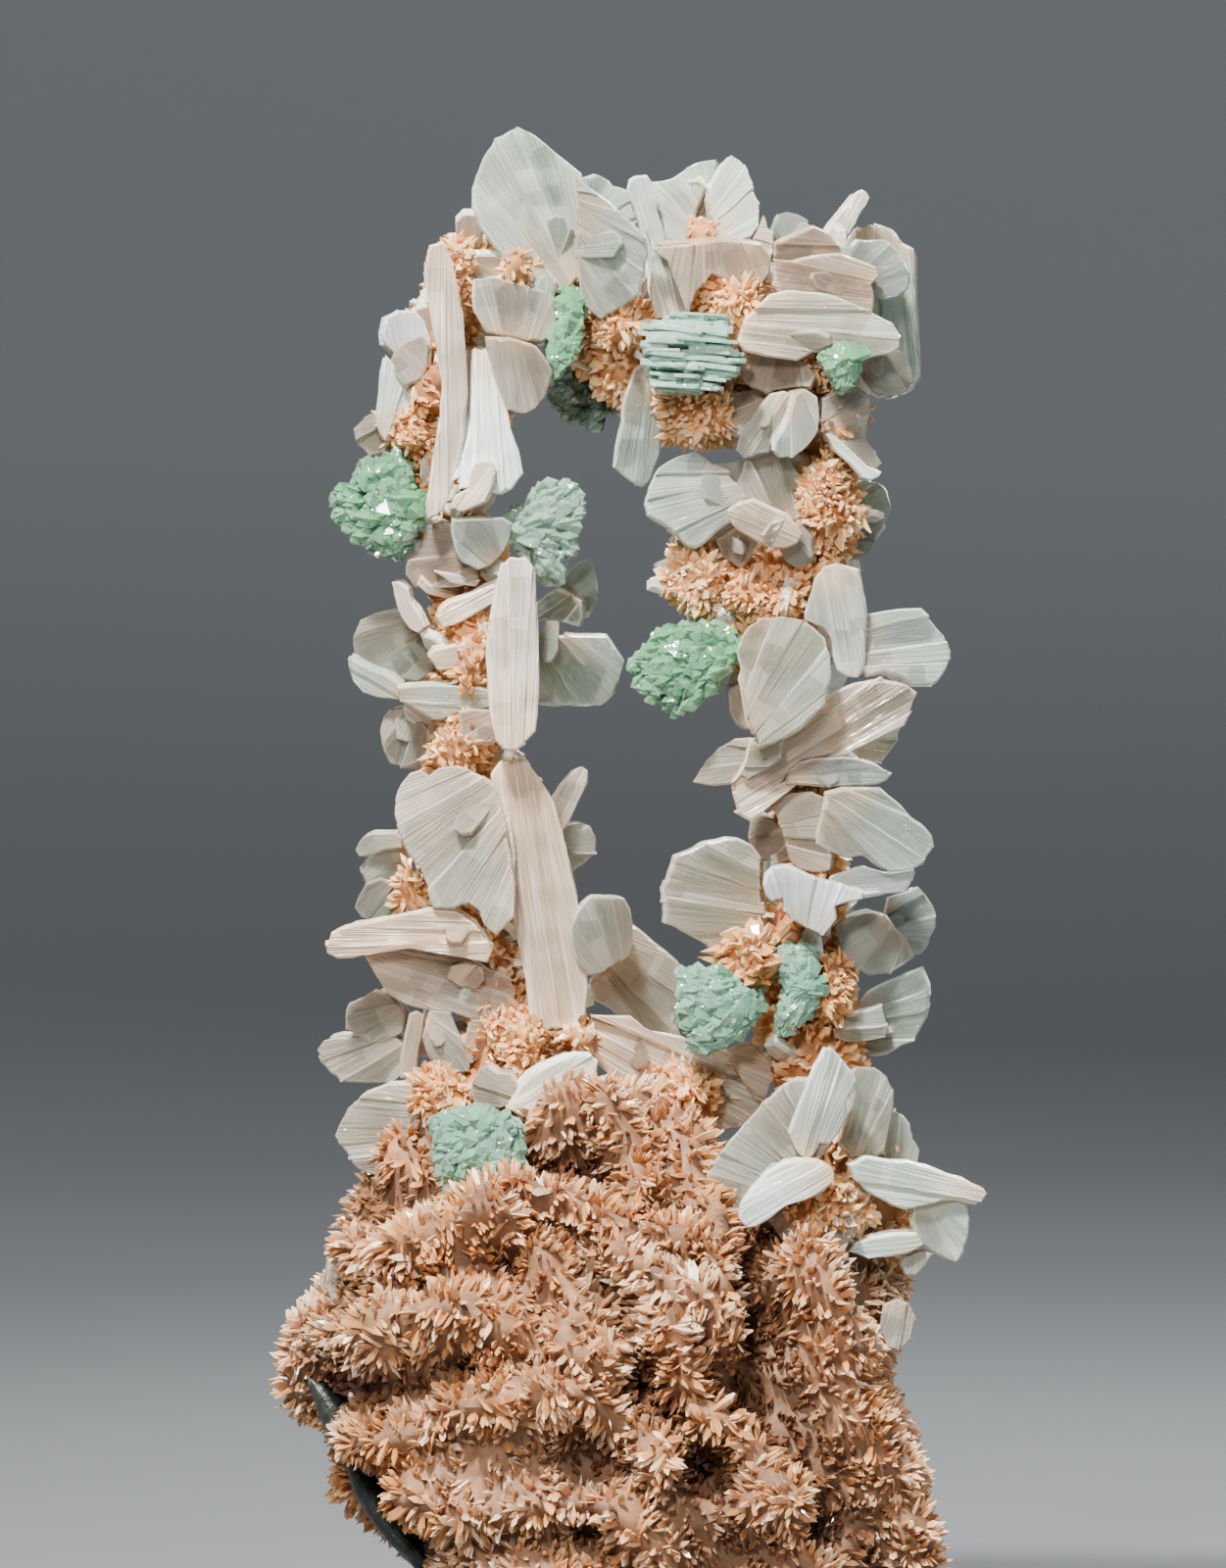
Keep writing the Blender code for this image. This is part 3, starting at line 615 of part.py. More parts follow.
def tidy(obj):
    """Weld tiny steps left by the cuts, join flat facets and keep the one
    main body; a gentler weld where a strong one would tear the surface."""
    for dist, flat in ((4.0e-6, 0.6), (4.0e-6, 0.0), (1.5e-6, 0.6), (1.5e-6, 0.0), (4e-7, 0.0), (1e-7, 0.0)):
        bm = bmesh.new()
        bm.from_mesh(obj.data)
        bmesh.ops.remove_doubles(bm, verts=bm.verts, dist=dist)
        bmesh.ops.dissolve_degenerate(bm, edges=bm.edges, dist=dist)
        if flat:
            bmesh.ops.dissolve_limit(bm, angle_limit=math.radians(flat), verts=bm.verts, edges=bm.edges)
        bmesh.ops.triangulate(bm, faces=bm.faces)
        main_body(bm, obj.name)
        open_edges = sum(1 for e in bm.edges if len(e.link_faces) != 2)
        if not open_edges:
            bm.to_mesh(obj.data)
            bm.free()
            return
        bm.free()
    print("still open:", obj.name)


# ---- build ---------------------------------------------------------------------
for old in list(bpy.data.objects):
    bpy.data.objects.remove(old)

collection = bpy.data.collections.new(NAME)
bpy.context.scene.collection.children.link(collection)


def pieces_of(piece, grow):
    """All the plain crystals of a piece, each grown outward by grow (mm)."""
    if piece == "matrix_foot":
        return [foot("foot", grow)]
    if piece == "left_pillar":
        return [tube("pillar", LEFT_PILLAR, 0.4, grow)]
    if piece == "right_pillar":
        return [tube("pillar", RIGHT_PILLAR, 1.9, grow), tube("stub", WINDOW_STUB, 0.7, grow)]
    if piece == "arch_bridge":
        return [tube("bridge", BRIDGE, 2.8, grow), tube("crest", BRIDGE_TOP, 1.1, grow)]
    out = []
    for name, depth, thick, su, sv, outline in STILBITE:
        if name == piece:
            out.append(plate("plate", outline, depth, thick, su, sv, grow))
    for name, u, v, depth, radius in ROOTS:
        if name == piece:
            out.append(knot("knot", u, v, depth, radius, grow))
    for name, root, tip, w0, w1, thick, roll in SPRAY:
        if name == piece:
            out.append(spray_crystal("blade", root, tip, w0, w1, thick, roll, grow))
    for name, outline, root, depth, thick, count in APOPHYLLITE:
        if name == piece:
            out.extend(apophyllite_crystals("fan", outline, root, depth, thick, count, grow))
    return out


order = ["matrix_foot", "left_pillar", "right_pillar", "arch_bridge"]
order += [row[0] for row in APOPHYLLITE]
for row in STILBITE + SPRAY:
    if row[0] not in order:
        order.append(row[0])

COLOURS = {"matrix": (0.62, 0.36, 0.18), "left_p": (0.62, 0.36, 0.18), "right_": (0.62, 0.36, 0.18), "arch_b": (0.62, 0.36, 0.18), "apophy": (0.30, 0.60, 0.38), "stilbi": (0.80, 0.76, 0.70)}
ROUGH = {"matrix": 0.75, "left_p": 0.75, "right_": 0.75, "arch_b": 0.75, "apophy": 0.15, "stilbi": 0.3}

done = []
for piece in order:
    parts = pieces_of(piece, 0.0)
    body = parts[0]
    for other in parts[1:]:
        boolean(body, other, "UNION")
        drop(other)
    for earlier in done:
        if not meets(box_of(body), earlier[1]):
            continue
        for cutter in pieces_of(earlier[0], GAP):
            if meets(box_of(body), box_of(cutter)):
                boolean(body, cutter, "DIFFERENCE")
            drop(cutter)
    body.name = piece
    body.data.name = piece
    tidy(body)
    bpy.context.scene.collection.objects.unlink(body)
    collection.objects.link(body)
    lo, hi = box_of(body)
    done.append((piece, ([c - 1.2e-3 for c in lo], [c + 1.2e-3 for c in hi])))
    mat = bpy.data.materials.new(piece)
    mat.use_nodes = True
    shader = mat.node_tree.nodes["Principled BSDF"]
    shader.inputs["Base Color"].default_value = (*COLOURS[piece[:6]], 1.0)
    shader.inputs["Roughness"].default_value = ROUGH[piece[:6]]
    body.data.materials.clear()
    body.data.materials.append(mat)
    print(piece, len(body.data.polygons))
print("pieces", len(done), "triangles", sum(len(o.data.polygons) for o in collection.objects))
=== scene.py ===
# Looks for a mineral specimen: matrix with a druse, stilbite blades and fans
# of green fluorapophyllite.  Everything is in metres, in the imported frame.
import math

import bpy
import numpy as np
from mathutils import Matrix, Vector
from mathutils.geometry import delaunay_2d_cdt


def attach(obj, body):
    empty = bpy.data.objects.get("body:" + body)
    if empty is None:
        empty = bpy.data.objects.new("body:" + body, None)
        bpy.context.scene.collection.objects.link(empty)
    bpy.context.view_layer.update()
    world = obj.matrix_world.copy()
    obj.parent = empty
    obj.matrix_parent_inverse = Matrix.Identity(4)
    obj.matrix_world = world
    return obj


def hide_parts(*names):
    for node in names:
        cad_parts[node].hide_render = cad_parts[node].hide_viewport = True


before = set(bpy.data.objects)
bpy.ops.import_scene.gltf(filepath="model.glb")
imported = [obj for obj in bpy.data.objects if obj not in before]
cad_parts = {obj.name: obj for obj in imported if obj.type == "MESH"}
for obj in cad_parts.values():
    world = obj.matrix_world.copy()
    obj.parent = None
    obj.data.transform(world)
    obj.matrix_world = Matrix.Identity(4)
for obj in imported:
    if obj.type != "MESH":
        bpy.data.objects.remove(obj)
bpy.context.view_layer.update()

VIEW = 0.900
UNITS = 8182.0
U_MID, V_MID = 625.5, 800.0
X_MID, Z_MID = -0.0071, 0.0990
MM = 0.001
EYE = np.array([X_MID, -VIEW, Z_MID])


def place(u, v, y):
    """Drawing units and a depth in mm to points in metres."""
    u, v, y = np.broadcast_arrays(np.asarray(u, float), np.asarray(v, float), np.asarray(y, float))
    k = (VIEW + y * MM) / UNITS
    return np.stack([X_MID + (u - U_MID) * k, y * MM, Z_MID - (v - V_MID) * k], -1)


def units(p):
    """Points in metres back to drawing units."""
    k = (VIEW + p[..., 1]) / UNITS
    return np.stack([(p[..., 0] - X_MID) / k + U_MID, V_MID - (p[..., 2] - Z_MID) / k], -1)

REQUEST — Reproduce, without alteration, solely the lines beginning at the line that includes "body.data.materials.append(mat)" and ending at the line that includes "bpy.context.scene.collection.objects.link(empty)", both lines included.

RESPONSE TO THE EXERCISE —
    body.data.materials.append(mat)
    print(piece, len(body.data.polygons))
print("pieces", len(done), "triangles", sum(len(o.data.polygons) for o in collection.objects))
=== scene.py ===
# Looks for a mineral specimen: matrix with a druse, stilbite blades and fans
# of green fluorapophyllite.  Everything is in metres, in the imported frame.
import math

import bpy
import numpy as np
from mathutils import Matrix, Vector
from mathutils.geometry import delaunay_2d_cdt


def attach(obj, body):
    empty = bpy.data.objects.get("body:" + body)
    if empty is None:
        empty = bpy.data.objects.new("body:" + body, None)
        bpy.context.scene.collection.objects.link(empty)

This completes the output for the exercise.